Your job, as an advisor, is not to make choices but to clarify the options available. Your job is to consider the best use of scarce resources in order to accomplish definite ends.

There is one exception: at times, your principal may ask for your advice regarding the ends themselves. This is the highest honor an advisor can receive. It is also the most difficult problem you will ever have to face. To probe the “why” question to its depth requires a sternness, discipline, and seriousness of mind that is very rare even in the best circumstances.

By entrusting you with the right to give counsel on the proper ends to be sought, the principal is giving you access to their most important and fundamental power. You have been given the right to speak on the matter of purpose. Do not take that task lightly.

To summarize, in order to give good advice, you must first ask the core question; you must get to the heart of things and clarify the goal to be sought. Next, you must acquire knowledge of your own ignorance. Then you need to find those who do know. You can do this by interrogating their knowledge and, most importantly, seeing how they respond under pressure and when challenged.

Once you have acquired knowledge or access to those who possess it, then you must synthesize this information. You must give a proper accounting of the pros and cons. This requires relentless honesty. Finally, you must clearly communicate the available choices to your principal and then allow them to choose as they see fit.

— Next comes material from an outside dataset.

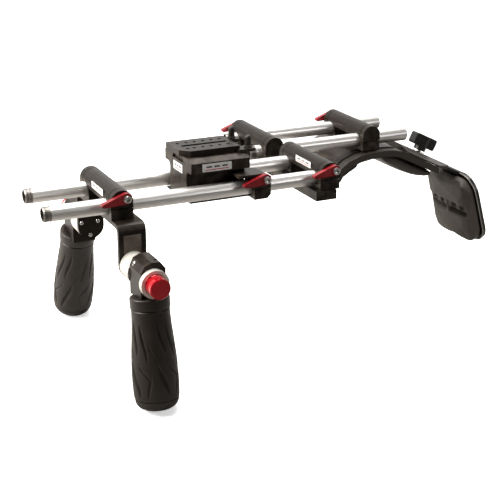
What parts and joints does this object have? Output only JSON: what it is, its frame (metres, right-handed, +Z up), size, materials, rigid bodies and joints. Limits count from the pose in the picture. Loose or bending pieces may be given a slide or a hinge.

A good advisor will ultimately be entrusted to speak not only on the employment of means but to the heart of the matter—to the ends themselves.

This process of investigation, accounting, and presentation is the essence of all advice. Those who can do this process well, in my experience, rise quickly to the heights of power, honor, and wealth. They are the most valuable employees, the most trusted friends, and the right-hand men of the great everywhere.

A man who knows how to give good advice can easily rise from the depths of poverty and want to the heights of wealth and prominence. There are few more valuable and important skills than that of knowing how to give good counsel.